Section 2 contains several supporting definitions that frequently surface in problems. “Child” under Section 2(b) means any person below the age of eighteen years and includes any adopted, step or foster child — relevant to custody orders under Section 21 and to monetary relief for a child's maintenance. “Monetary relief” under Section 2(k) means the compensation the Magistrate may order the respondent to pay to meet the expenses incurred and losses suffered by the aggrieved person and any child as a result of the domestic violence. “Domestic violence” under Section 2(g) takes the meaning assigned to it in Section 3, the subject of a separate chapter.

On the institutional side, “Magistrate” under Section 2(i) means a Judicial Magistrate of the first class or a Metropolitan Magistrate exercising jurisdiction under the Code of Criminal Procedure in the area where the aggrieved person resides, the respondent resides, or the cause of action arose. “Protection Officer” under Section 2(n) and “service provider” under Section 2(r) identify the support apparatus the Act creates — explored in the chapters on the powers and duties of Protection Officers and on service providers. Mastery of these ancillary definitions rounds out a complete answer on Section 2 and links the gateway definitions to the machinery that gives them effect.

Examination synthesis and common traps

For revision, fix four propositions. One: the aggrieved person is always a woman, but the respondent, after Hiral P. Harsora, may be any person regardless of gender or age, and the proviso to Section 2(q) stands deleted as otiose. Two: a domestic relationship requires both past or present cohabitation in a shared household and one of the five categories in Section 2(f), with live-in relationships filtered through the four-part Velusamy test and the Indra Sarma guidelines. Three: the shared household under Section 2(s) is no longer confined to the husband's property — S.R. Batra has been overruled by Satish Chander Ahuja, and after Prabha Tyagi the residence right does not even require prior actual residence. Four: the definitions reach back in time per V.D. Bhanot, subject to limitation as flagged in Inderjit Singh Grewal.

The commonest traps are: citing S.R. Batra as good law (it is overruled); confusing the shared-household enquiry under Section 2(s) with the residence-right enquiry under Section 17; assuming a man can be an aggrieved person (he cannot); and forgetting that the proviso to Section 2(q) is no longer operative after Harsora. Anchor every answer in the bare text first and then layer the case law in chronological order, and revisit the Domestic Violence Act notes hub to see how Section 2 connects to the reliefs and machinery in the rest of the statute.

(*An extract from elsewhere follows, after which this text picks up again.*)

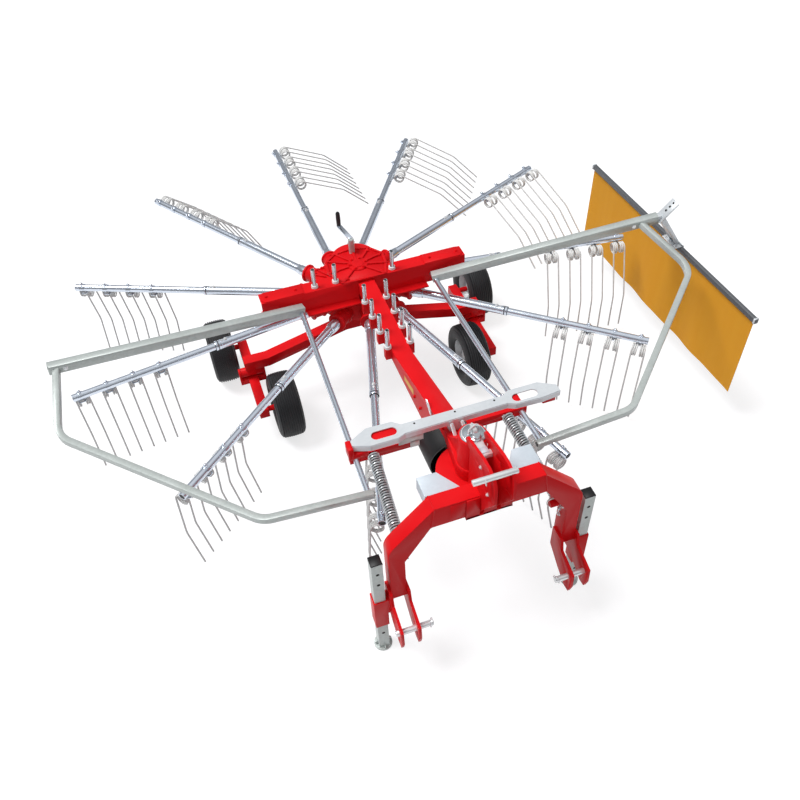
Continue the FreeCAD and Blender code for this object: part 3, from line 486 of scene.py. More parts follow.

Frequently asked questions

Can a man be an “aggrieved person” under the Domestic Violence Act?

No. Section 2(a) defines an aggrieved person as “any woman” in a domestic relationship with the respondent. The complainant must be female. After Hiral P. Harsora v. Kusum Narottamdas Harsora, the respondent may be a man or a woman, but the aggrieved person can only be a woman.

Is the matrimonial home owned by the in-laws a “shared household”?

Yes, it can be. The narrow view in S.R. Batra v. Taruna Batra — that only the husband's own or jointly-held property qualifies — was overruled by the three-Judge Bench in Satish Chander Ahuja v. Sneha Ahuja, (2021) 1 SCC 414. A household belonging to a relative of the husband, in which the woman lived in a domestic relationship, can be a shared household; whether it is, in a given case, is a question of fact.

What did the Supreme Court strike down in Section 2(q)?

In Hiral P. Harsora v. Kusum Narottamdas Harsora, (2016) 10 SCC 165, the Court struck down the words “adult male” before “person” in the definition of respondent as violative of Article 14. A respondent may now be any person, male or female, adult or minor. The proviso to Section 2(q) was rendered otiose and stands deleted.

When is a live-in relationship a “relationship in the nature of marriage” under Section 2(f)?

Per D. Velusamy v. D. Patchaiammal, (2010) 10 SCC 469, the couple must (a) hold themselves out to society as akin to spouses, (b) be of legal age to marry, (c) be otherwise qualified to marry, including being unmarried, and (d) have voluntarily cohabited for a significant period. Indra Sarma v. V.K.V. Sarma, (2013) 15 SCC 755, supplied further guiding factors such as pooling of resources and a shared household.

Must the domestic relationship be subsisting when the petition is filed?

No. Sections 2(a) and 2(f) use “has been” and “at any point of time,” so a past relationship suffices. In Prabha Tyagi v. Kamlesh Devi, 2022 SCC OnLine SC 607, the Court held that a subsisting domestic relationship is not a precondition, so a divorced or deserted woman may seek relief for violence committed while the relationship existed.

Does the Act apply to acts of violence committed before it came into force in 2006?

Yes, where the effects continue. In V.D. Bhanot v. Savita Bhanot, (2012) 3 SCC 183, the Court held that conduct and a domestic relationship existing before the Act's commencement on 26 October 2006 can be taken into account, though Inderjit Singh Grewal v. State of Punjab, (2011) 12 SCC 588, indicates that limitation under Section 468 CrPC may still bar stale complaints.